When the Spirit of truth comes, he will lead you to the
complete truth, and he will remind you of all that I have said to you,
declares today’s Gospel Acclamation. That is the foundation
of the love I have just evoked. That love is the complete truth: the truth about
God, and the truth which we are called to live and to share with others.
And, then, we come to the impediments, the blockages, that
hold us back or prevent our progress. But we cannot see them. Lost on the foggy
moor of our own mind, we need adversity to bring us to an awareness of what it
is we lack.
When they hand you over, do not worry about how to speak.
Why not? Because Christ has us and holds us, even when,
perhaps most especially when, we feel most isolated and alone, even in our
Garden of Gethsemane moments. What must it be to live those moments not
overwhelmed by our own incapacities, but resting in Him who has promised us a
kingdom?
Do not worry about how to speak or what to say.

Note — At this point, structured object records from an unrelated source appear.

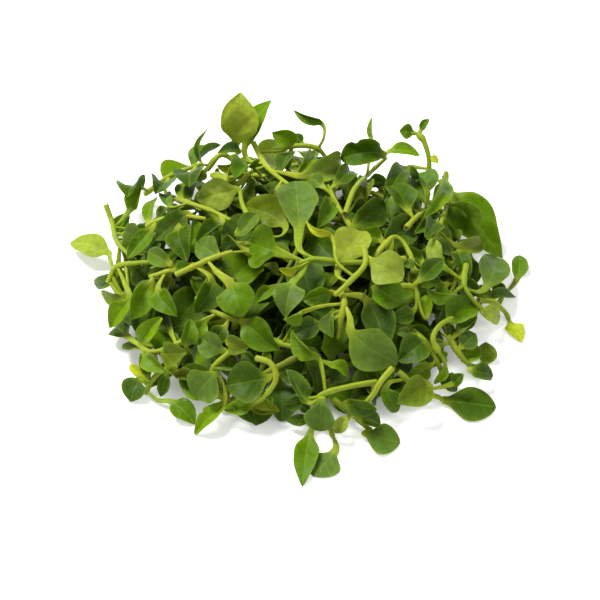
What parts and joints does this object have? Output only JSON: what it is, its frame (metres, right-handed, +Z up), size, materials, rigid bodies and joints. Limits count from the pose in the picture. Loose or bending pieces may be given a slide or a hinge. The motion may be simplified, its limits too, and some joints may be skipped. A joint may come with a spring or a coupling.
{
  "type": "watercress heap",
  "caption": "Loose heap of fresh watercress: leafy stems with spade-shaped leaves piled in a low dome that lies on a table.",
  "frame": {"origin": "under the middle of the heap's box, on the surface that it lies on", "axes": "+Z up, -Y towards the side that the picture shows, +X to its right"},
  "size_m": [0.1852, 0.1916, 0.0486],
  "materials": {
    "front_sprigs": "fresh leaf, satin",
    "back_sprigs": "fresh leaf, satin",
    "inner_sprigs": "fresh leaf, satin"
  },
  "bodies": {
    "root": {"sprig_arch": "front_sprigs", "sprig_back_1": "back_sprigs", "sprig_back_2": "back_sprigs", "sprig_back_3": "back_sprigs", "sprig_back_4": "back_sprigs", "sprig_back_5": "back_sprigs", "sprig_back_6": "back_sprigs", "sprig_back_7": "back_sprigs", "sprig_back_8": "back_sprigs", "sprig_centre": "front_sprigs", "sprig_centre_left": "front_sprigs", "sprig_core_1": "inner_sprigs", "sprig_core_2": "inner_sprigs", "sprig_corner": "front_sprigs", "sprig_crest_1": "inner_sprigs", "sprig_crest_2": "inner_sprigs", "sprig_crest_3": "inner_sprigs", "sprig_crest_4": "inner_sprigs", "sprig_crest_left": "front_sprigs", "sprig_crest_right": "front_sprigs", "sprig_crown": "front_sprigs", "sprig_front_pair": "front_sprigs", "sprig_front_right": "front_sprigs", "sprig_hook": "front_sprigs", "sprig_inner_right": "front_sprigs", "sprig_junction": "front_sprigs", "sprig_left_high": "front_sprigs", "sprig_left_low": "front_sprigs", "sprig_left_mid": "front_sprigs", "sprig_left_tip": "front_sprigs", "sprig_left_top": "front_sprigs", "sprig_long_stem": "front_sprigs", "sprig_low_arc": "front_sprigs", "sprig_low_centre": "front_sprigs", "sprig_low_dark": "front_sprigs", "sprig_low_hero": "front_sprigs", "sprig_low_left": "front_sprigs", "sprig_low_round": "front_sprigs", "sprig_mid_left": "front_sprigs", "sprig_right_big": "front_sprigs", "sprig_right_crest": "front_sprigs", "sprig_right_edge": "front_sprigs", "sprig_right_front": "front_sprigs", "sprig_right_inner": "front_sprigs", "sprig_right_low": "front_sprigs", "sprig_right_mid": "front_sprigs", "sprig_right_sprig": "front_sprigs", "sprig_rim_1": "inner_sprigs", "sprig_rim_2": "inner_sprigs", "sprig_rim_3": "inner_sprigs", "sprig_rim_4": "inner_sprigs", "sprig_rim_5": "inner_sprigs", "sprig_rim_6": "inner_sprigs", "sprig_ring": "front_sprigs", "sprig_ring_low": "front_sprigs", "sprig_sprout": "front_sprigs", "sprig_top_left": "front_sprigs", "sprig_under_1": "inner_sprigs", "sprig_under_2": "inner_sprigs", "sprig_under_3": "inner_sprigs"}
  },
  "joints": []
}
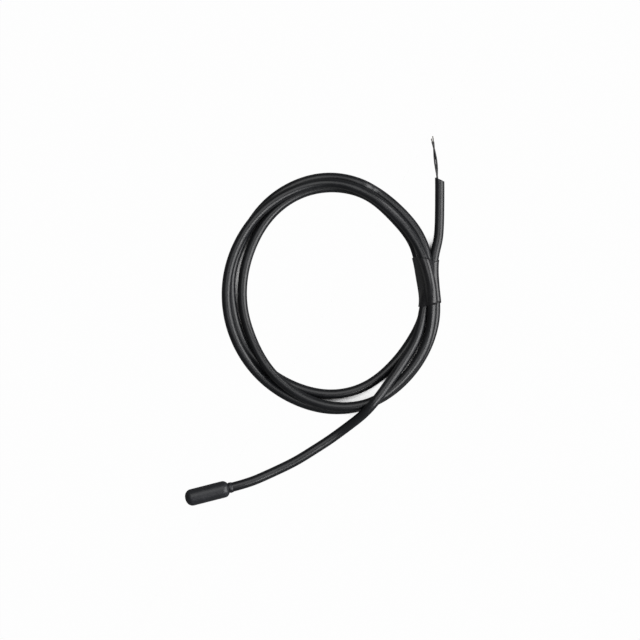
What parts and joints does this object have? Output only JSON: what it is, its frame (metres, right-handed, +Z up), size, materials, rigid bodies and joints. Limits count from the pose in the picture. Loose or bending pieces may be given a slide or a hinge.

But we worry incessantly, Lord, because we have not yet lost
trust in ourselves. We say it is because we do not know what to say, or that
there is nothing to say, or that nothing can be said. How often do we feel such
things in the maelstrom of absurdity that is the twenty-first century? But our
problem will ever be the same: we have been trusting in ourselves too much and
not trusting enough in Him. We have taken the obligation to prudence and
imagined it was the same as Wisdom. But Wisdom is a higher thing; it is not a human
calculation but a divine insight that somehow makes sense; that makes sense
because it is the fruit of His love, not of our mistaken self-belief.
But there is another detachment which still remains to come
about: detachment from others. Jesus warns us that all our securities may yet
be torn from us by the fallibility of men:
Brother will betray brother to death…children will rise
against their parents…You will be hated by all men on account of my name.
Here again, the logic is similar to the logic of the
detachment from self. We must not be detached because we are cold; rather, we
must be detached so that our hearts can burn with the true fuel of love which
is the will of the Father. We long for communion, but we too readily forget
that our baptism calls us to root all communion in the Communion of Love that
is the Blessed Trinity. So, fundamental is this to us that this Communion is
now to be preferred to all other communions; indeed, it is so fundamental to
all communions that every communion not rooted in their Divine Communion is a
mere illusion. The whole world could be united, living side by side in a most
perfect harmony of sentiment, but if that sentiment were the love of this world’s
promises, or the neglect of God, what harmony could it truly offer?
Peace is not peace unless it is first rooted in God’s peace
which comes through forgiveness of sins. Concord is only fake concord unless it
is rooted first in the reconciliation of the wayward children with their Father
in heaven.
And this is why the man who stands firm to the end will be
saved: not because stoicism and endurance are the source of our salvation, but
because the raging love of God is. And when we love God truly above all things,
and trust only in Him, then our love of self and love of our neighbour become
what they are meant to be: an imitation of, and participation in, the unceasing
and ever flowing love of the Most High.